What is a Meniscus?:
Your knee has two C-shaped cartilage structures which act primarily as shock absorbers within the knee joint. One meniscus is located on the medial (inside) side of the knee, the other is located on the lateral (outside) side of the knee. The outer 1/3 of these menisci have a blood supply (called the red zone) and thus when torn, have the best chance of healing, while the inner 2/3 has no blood supply (called the white zone) and thus no ability to heal.
How is the meniscus injured?
In young athletes, the meniscus is most often injured when the knee is compressed and then twisted. It can also be injured in combination with ligamentous injuries such as an anterior cruciate ligament (ACL) tear.
In older athletes, as the meniscus tends to wear down, sometimes a degenerative tear can occur with very little trauma such as a mild twisting or hyperflexion of the knee. This is frequently found in association with arthritis of the knee joint. Statistics show that around 61 in 100,000 people get a meniscus tear. It is one of the most common injuries seen by orthopedic surgeons treating knee injuries.

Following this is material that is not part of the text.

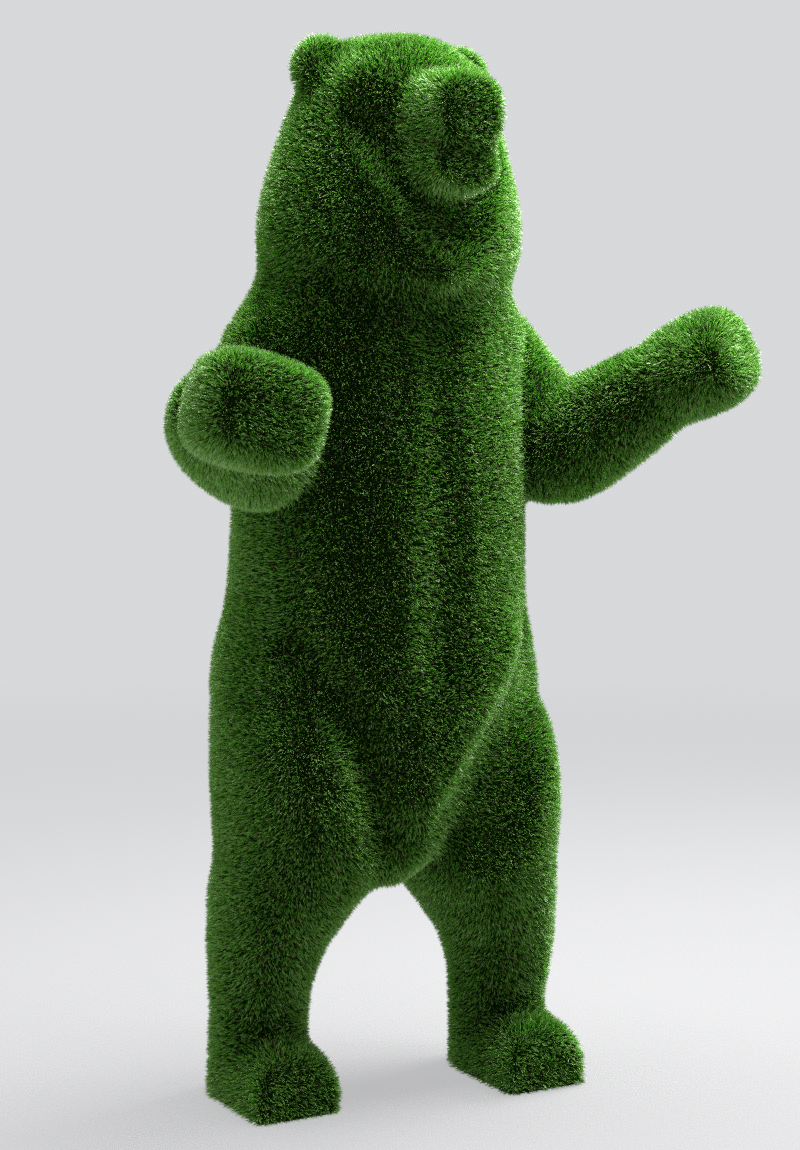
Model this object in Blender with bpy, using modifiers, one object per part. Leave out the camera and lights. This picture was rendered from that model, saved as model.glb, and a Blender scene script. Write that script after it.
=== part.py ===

How is a meniscus injury diagnosed?:
Often, when a meniscus is torn, the athlete will experience a sudden sharp pain along the inside or the outside of the knee depending on which meniscus is torn. This can be associated with symptoms such as swelling, locking of the knee and pain with extremes of flexion or extension. Your orthopedic surgeon may order an MRI (magnetic resonance imaging) which provides a detailed look at the meniscus tissue. This test is 70-95% accurate in diagnosing a tear and can also be used to look for ligament injuries.
How is a meniscus tear treated?:
Non-Operative treatment - Some patients may choose to try a course of physical therapy and anti-inflammatories. Because the meniscus has such poor blood supply in the inner 2/3, non-operative treatment may only provide a temporary relief of symptoms. Further medical evaluation and surgery may be required if conservative treatment fails.
Operative treatment: This is usually arthroscopic surgery (with a camera) as an outpatient procedure which usually takes around 30 minutes. The torn portion of the meniscus is removed with a combination of a shaver and biting instruments. After the procedure, patients are able to walk the day of surgery and are on crutches for a day or two, followed by a short course of physical therapy. Swelling may last up o 6 weeks and patients are usually back to full activities in 4-6 weeks.
Occasionally, younger patients may have a tear along the periphery of the meniscus which is amenable to repair. Instead of removing a majority of the meniscus, sutures are placed across the tear to try and get that area of the meniscus to heal. This will alter the rehab after surgery in that in order to prevent shear forces across the repair, patients will need to walk with their knee fully extended in a knee immobilizer for about 6-8 weeks.